On March 27, 2023, Shout! Factory licensed digital distribution and streaming rights to 189 titles from Halcyon Studios.

On April 23, 2024, its parent Chicken Soup for the Soul Entertainment announced a $636.6 million loss in 2023, and warned that without any options to generate additional financing, the company may be forced to liquidate or pause operations, and seek a potential Chapter 11 bankruptcy protection filing. On June 29, 2024, the company filed for Chapter 11 bankruptcy protection after missing a week of paying its employees and failing to secure financing.

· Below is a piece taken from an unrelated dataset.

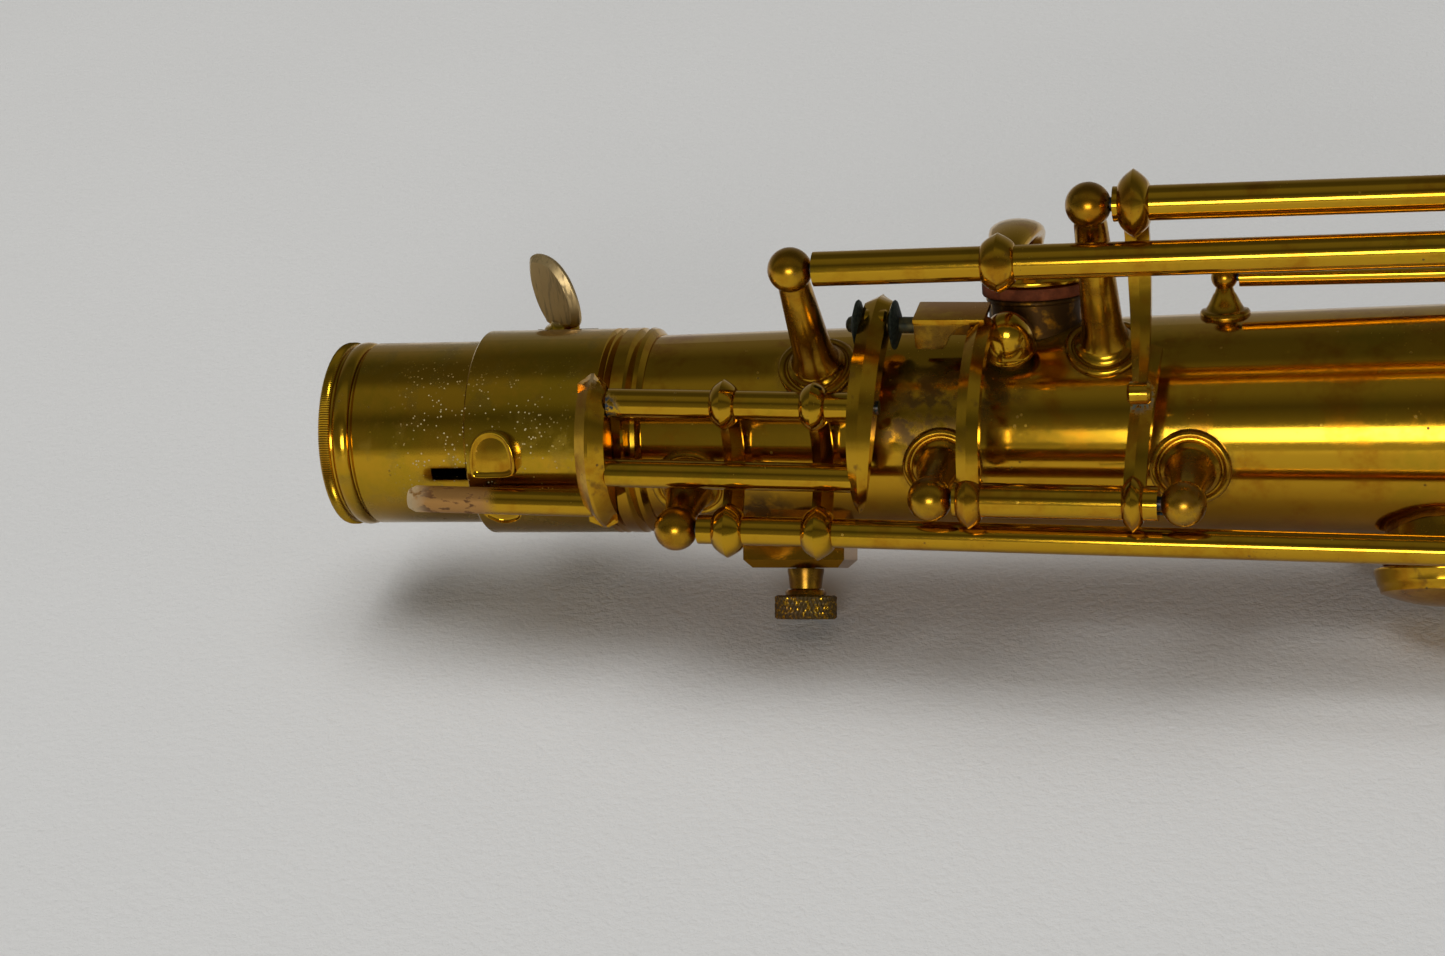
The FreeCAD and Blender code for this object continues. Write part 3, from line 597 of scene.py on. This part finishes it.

On July 10, 2024, a bankruptcy judge ordered to convert Chicken Soup for the Soul Entertainment's Chapter 11 bankruptcy into a Chapter 7 bankruptcy liquidation after accusing the company's previous CEO of misusing the business and failing to pay employees or support healthcare. With the Chapter 7 conversion, the company's assets will be liquidated, resulting in the cessation of its subsidiaries, including Halcyon Studios. Liquidation has not occurred yet as of April 2025.

== Notable works ==
As Qintex Entertainment, the company co-produced the miniseries Lonesome Dove for CBS.

As of December 2017, Sonar Entertainment's scripted series on-air, in production or slated to commence production included Mr. Mercedes, written by David E. Kelley, based on the novel by Stephen King, with Audience Network for DIRECTV and AT&T U-Verse; Seasons 1 and 2 of The Son, starring Pierce Brosnan for AMC; Seasons 1 and 2 of The Shannara Chronicles, for Spike; and Das Boot, an eight-part series based on the film, for Sky.